The photo was taken. She turned back to me and I went for it. I took both of her hands in mine and said…
“I just wanted to let you know how much you mean to me. I was born with a cleft lip…” And I started to get emotional. She grabbed me and embraced me like only a mother could. She hugged me very tightly and I whispered in her ear ” and you were my only friend…”
She whispered in mine ” but are you okay now?” I stood back to look her in the eye and I said ” I’m beautiful now!!” She grinned so brightly and then gave me another tight hug. We embraced and then the big teddy bear of a bouncer was telling me to hurry. She looked at me in the eye and maybe it was my imagination but she seemed to have more to say. I had so much more to say. I had so much more to my story. I wasn’t ready to leave! I wasn’t ready to have my Cinderella moment end. The clock was almost at Midnight! I had promised my friend, Rhae Ann, that I would tell her hello and I kept that promise. I almost yelled it over my shoulder and she said something but I couldn’t catch it.
I cannot put into words how this moment has changed me.
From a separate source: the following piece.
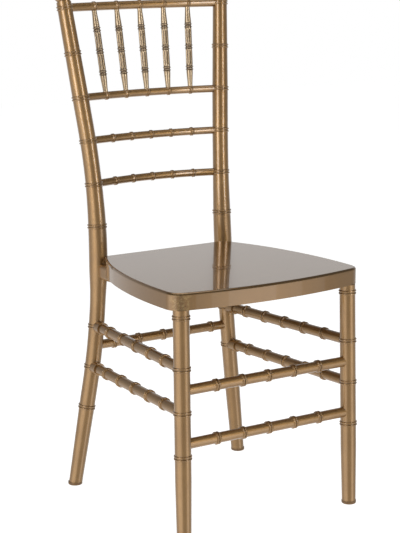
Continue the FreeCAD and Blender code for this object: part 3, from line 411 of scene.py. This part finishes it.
for number in range(1, SPINDLES + 1):
    reeded_spindle(f"spindle_{number}")

# A pale floor that neither shows in reflections nor takes light from the chair
bpy.ops.mesh.primitive_plane_add(size=FLOOR_SIZE)
floor = bpy.context.object
floor.name = "floor"
floor_paint = Paint("floor_paint")
floor_paint.set(Base_Color=FLOOR_GREY, Roughness=0.9, Emission_Color=WHITE, Emission_Strength=FLOOR_GLOW)
floor.data.materials.append(floor_paint.material)
floor.visible_glossy = False
floor.visible_shadow = False

# The studio: white to the camera, and for the chair a soft light that depends on the direction
turn = math.radians(CAMERA_TURN)
TOWARDS_CAMERA = Vector((-math.sin(turn), -math.cos(turn), 0))
CAMERA_LEFT = Vector((-math.cos(turn), math.sin(turn), 0))
world = bpy.data.worlds.new("studio")
scene.world = world
world.use_nodes = True
nodes, links = world.node_tree.nodes, world.node_tree.links
room = nodes["Background"]
room.inputs["Color"].default_value = WHITE
white = nodes.new("ShaderNodeBackground")
white.inputs["Color"].default_value = WHITE
white.inputs["Strength"].default_value = 1
path = nodes.new("ShaderNodeLightPath")
choice = nodes.new("ShaderNodeMixShader")
links.new(path.outputs["Is Camera Ray"], choice.inputs[0])
links.new(room.outputs[0], choice.inputs[1])
links.new(white.outputs[0], choice.inputs[2])
links.new(choice.outputs[0], nodes["World Output"].inputs["Surface"])
direction = nodes.new("ShaderNodeTexCoord").outputs["Generated"]


def math_node(operation, first, second):
    """Result of one math step on the room's strength."""
    node = nodes.new("ShaderNodeMath")
    node.operation = operation
    plug(links, first, node.inputs[0])
    plug(links, second, node.inputs[1])
    return node.outputs[0]


def towards(way):
    """How far a ray points a way, scaled by that way's length."""
    node = nodes.new("ShaderNodeVectorMath")
    node.operation = "DOT_PRODUCT"
    node.inputs[1].default_value = way
    links.new(direction, node.inputs[0])
    return node.outputs["Value"]


slope = towards(ROOM_LEFT * CAMERA_LEFT - ROOM_BACK * TOWARDS_CAMERA + Vector((0, 0, ROOM_UP)))
behind = math_node("POWER", math_node("MAXIMUM", towards(-TOWARDS_CAMERA), 0), GLOW_SHARPNESS)
level = math_node("ADD", math_node("ADD", slope, ROOM_LEVEL), math_node("MULTIPLY", behind, GLOW))
links.new(math_node("MAXIMUM", level, ROOM_LEAST), room.inputs["Strength"])


def area_lamp(name, width, height, radiance, place):
    """A rectangular lamp that shines down until it is turned."""
    light = bpy.data.lights.new(name, "AREA")
    light.shape = "RECTANGLE"
    light.size = width
    light.size_y = height
    light.energy = radiance * math.pi * width * height
    lamp = bpy.data.objects.new(name, light)
    lamp.location = place
    lamp.visible_camera = False
    scene.collection.objects.link(lamp)
    return lamp


def softbox(name, angle, distance, width, bottom, top, radiance):
    """An upright lamp that faces the chair's axis, at an angle left of the camera, in degrees."""
    around = math.radians(angle)
    place = distance * (math.cos(around) * TOWARDS_CAMERA + math.sin(around) * CAMERA_LEFT)
    place.z = (bottom + top) / 2
    lamp = area_lamp(name, width, top - bottom, radiance, place)
    aim = Vector((0, 0, place.z))
    lamp.rotation_euler = (aim - place).to_track_quat("-Z", "Y").to_euler()
    return lamp


# The two strong lamps draw the bands on the posts and leave the mirror of the seat plain
ringed = bpy.data.collections.new("ringed")
for thing in bpy.data.objects:
    if thing.type == "MESH" and thing != frame["nodes"]["seat_shell"]:
        ringed.objects.link(thing)
for row in BAND_LAMPS:
    softbox(*row).light_linking.receiver_collection = ringed
for row in LOW_LAMPS:
    softbox(*row)
area_lamp("top_lamp", TOP_LAMP_SIZE, TOP_LAMP_SIZE, TOP_LAMP_RADIANCE, (0, 0, TOP_LAMP_HEIGHT))

camera_data = bpy.data.cameras.new("camera")
camera = bpy.data.objects.new("camera", camera_data)
scene.collection.objects.link(camera)
camera.location = CAMERA_PLACE
camera.rotation_euler = (math.radians(90 - CAMERA_DOWN), 0, -turn)
camera_data.sensor_width = SENSOR_MM
camera_data.lens = SENSOR_MM * FOCAL_LENGTH_PX / PHOTO_HEIGHT_PX
camera_data.shift_y = SHIFT_PX / PHOTO_HEIGHT_PX
scene.camera = camera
Bette Midler has gotten me through such torture, being bullied every day of my life, depression and two suicide attempts. I have no idea how I will ever repay her but I know that I’m a better person because of her. I have more empathy for the Earth and for my fellow man because of her. She taught me how to sing and how to walk in high heels. She was my best friend before I developed into the beautiful swan I am today. I so wish I could go back to the horribly sad little girl and tell her that she will get to meet her idol when she is 32. I wish I could tell her that life will get so much better.
I challenge each of you to take it all in if you’re lucky enough to meet her. Make sure you take advantage of the 60 seconds you get with her and tell her what she’s meant to you. I hope you all have a similar experience as I have. God is watching us!